Repeat only the lines running from the beginning of the material through the line that contains "return marks(x[keep] + u, y[keep] + v, *ROSETTE_TUFT)".

(COLLECTED MATERIAL)
· · · ·

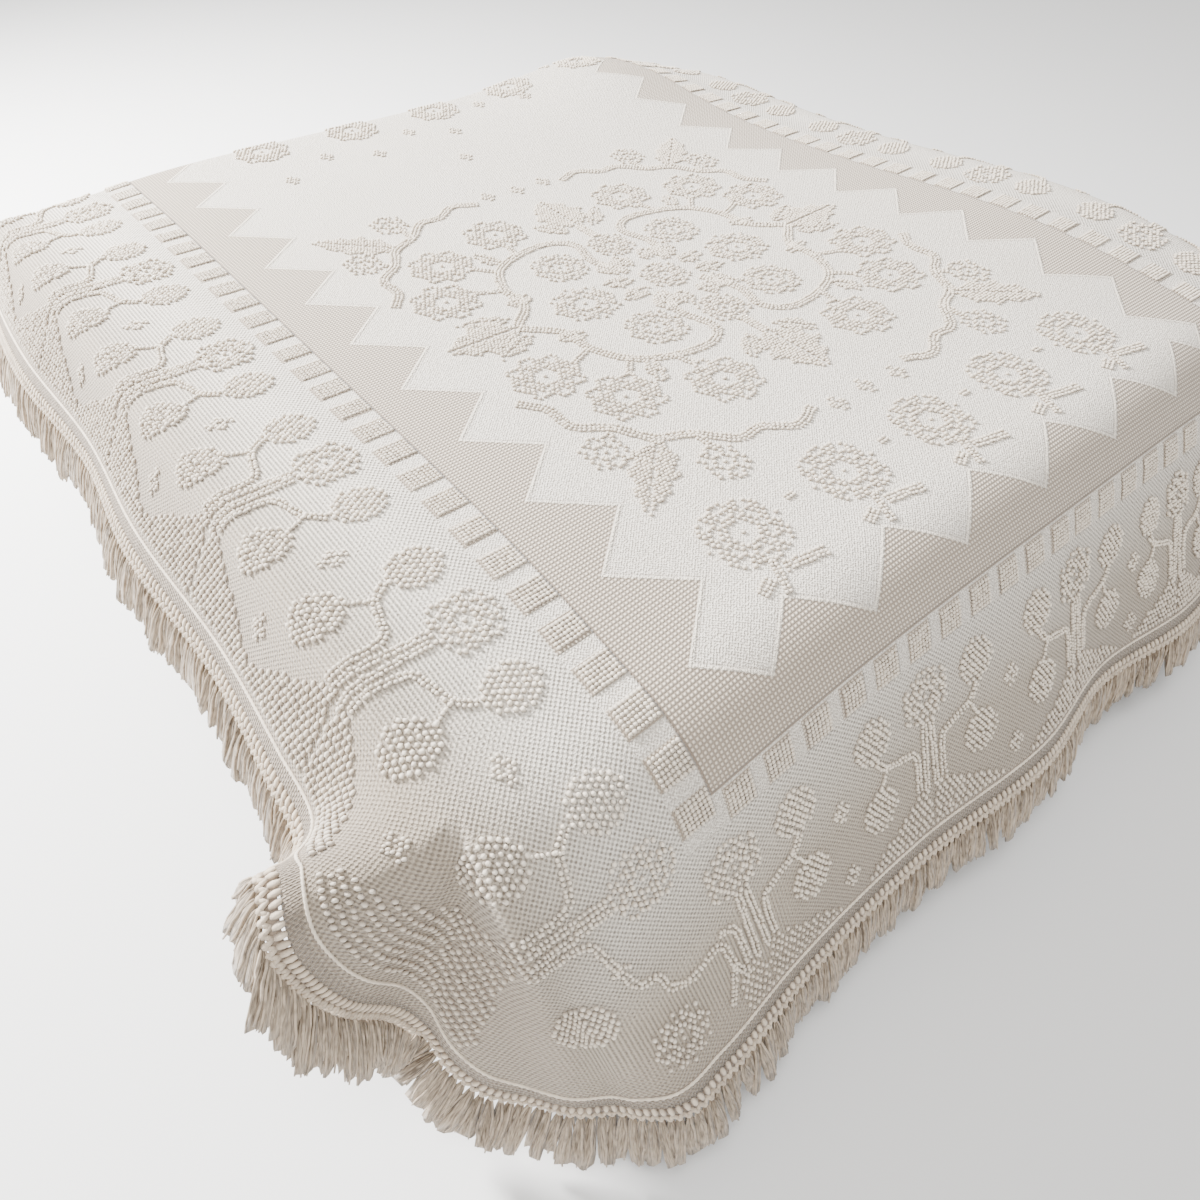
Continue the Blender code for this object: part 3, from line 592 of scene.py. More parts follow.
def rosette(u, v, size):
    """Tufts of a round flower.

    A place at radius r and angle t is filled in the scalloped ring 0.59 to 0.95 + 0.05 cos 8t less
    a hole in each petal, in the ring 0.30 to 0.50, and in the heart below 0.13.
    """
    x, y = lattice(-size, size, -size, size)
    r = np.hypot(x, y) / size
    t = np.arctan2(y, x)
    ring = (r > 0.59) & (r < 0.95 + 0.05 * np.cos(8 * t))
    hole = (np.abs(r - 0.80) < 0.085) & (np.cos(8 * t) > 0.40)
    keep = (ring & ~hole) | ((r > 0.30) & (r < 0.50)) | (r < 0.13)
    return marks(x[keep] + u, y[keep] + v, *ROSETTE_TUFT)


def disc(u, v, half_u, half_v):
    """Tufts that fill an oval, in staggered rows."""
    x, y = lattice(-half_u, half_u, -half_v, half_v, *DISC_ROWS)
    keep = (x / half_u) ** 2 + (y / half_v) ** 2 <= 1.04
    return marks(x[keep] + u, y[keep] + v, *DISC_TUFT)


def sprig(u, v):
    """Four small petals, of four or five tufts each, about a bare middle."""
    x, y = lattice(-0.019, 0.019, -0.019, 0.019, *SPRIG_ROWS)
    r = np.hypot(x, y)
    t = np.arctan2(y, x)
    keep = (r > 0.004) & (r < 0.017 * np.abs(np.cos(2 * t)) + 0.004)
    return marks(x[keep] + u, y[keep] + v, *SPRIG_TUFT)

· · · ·

(THE RESPONSE)
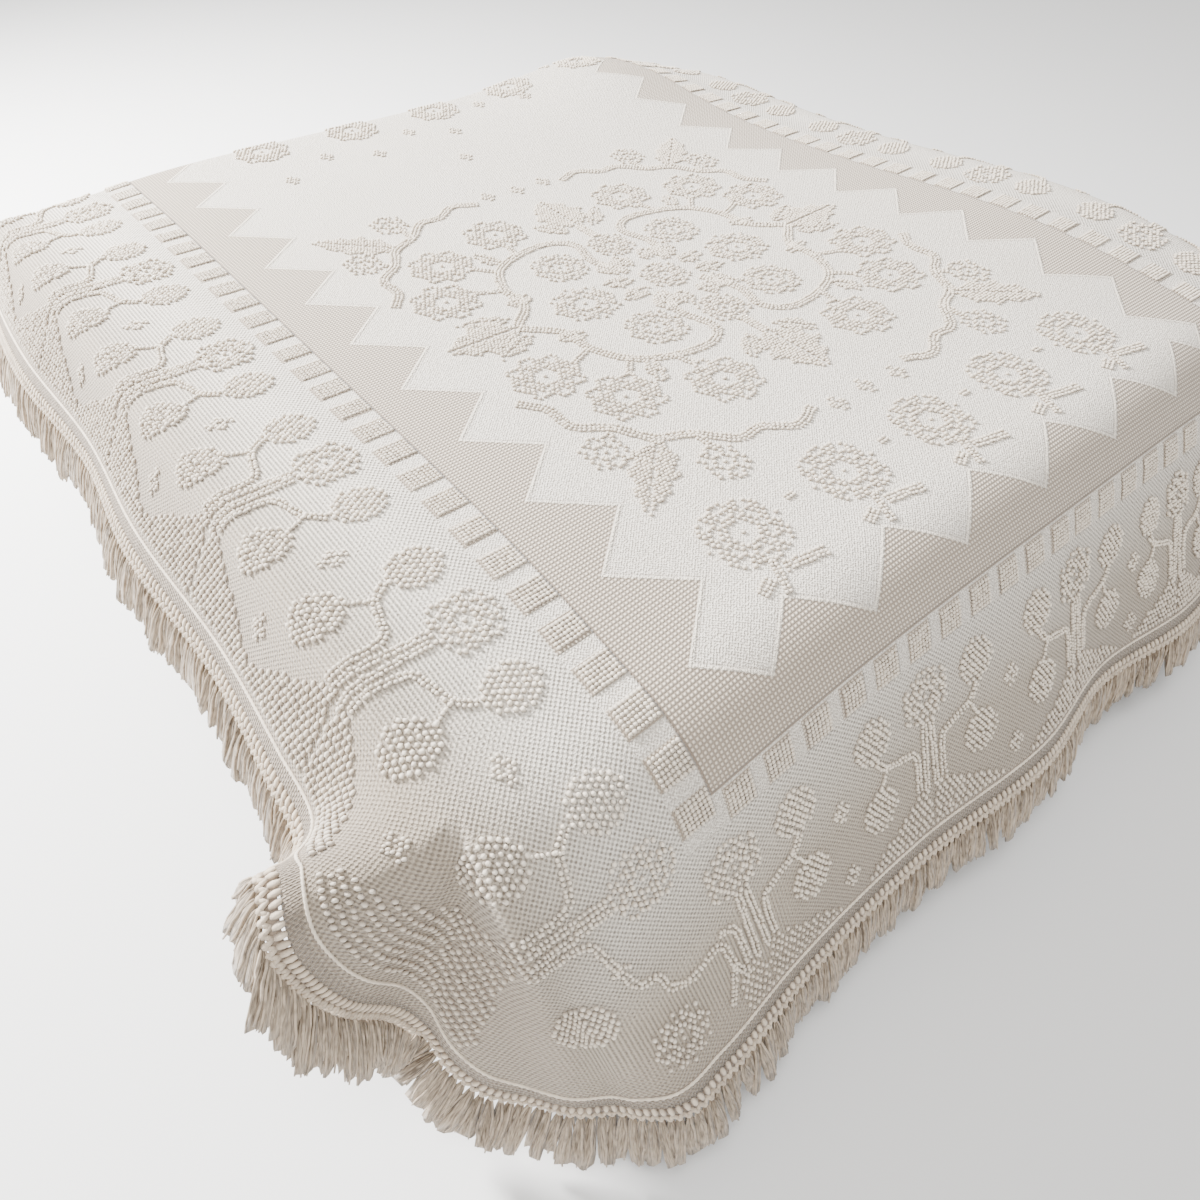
Continue the Blender code for this object: part 3, from line 592 of scene.py. More parts follow.
def rosette(u, v, size):
    """Tufts of a round flower.

    A place at radius r and angle t is filled in the scalloped ring 0.59 to 0.95 + 0.05 cos 8t less
    a hole in each petal, in the ring 0.30 to 0.50, and in the heart below 0.13.
    """
    x, y = lattice(-size, size, -size, size)
    r = np.hypot(x, y) / size
    t = np.arctan2(y, x)
    ring = (r > 0.59) & (r < 0.95 + 0.05 * np.cos(8 * t))
    hole = (np.abs(r - 0.80) < 0.085) & (np.cos(8 * t) > 0.40)
    keep = (ring & ~hole) | ((r > 0.30) & (r < 0.50)) | (r < 0.13)
    return marks(x[keep] + u, y[keep] + v, *ROSETTE_TUFT)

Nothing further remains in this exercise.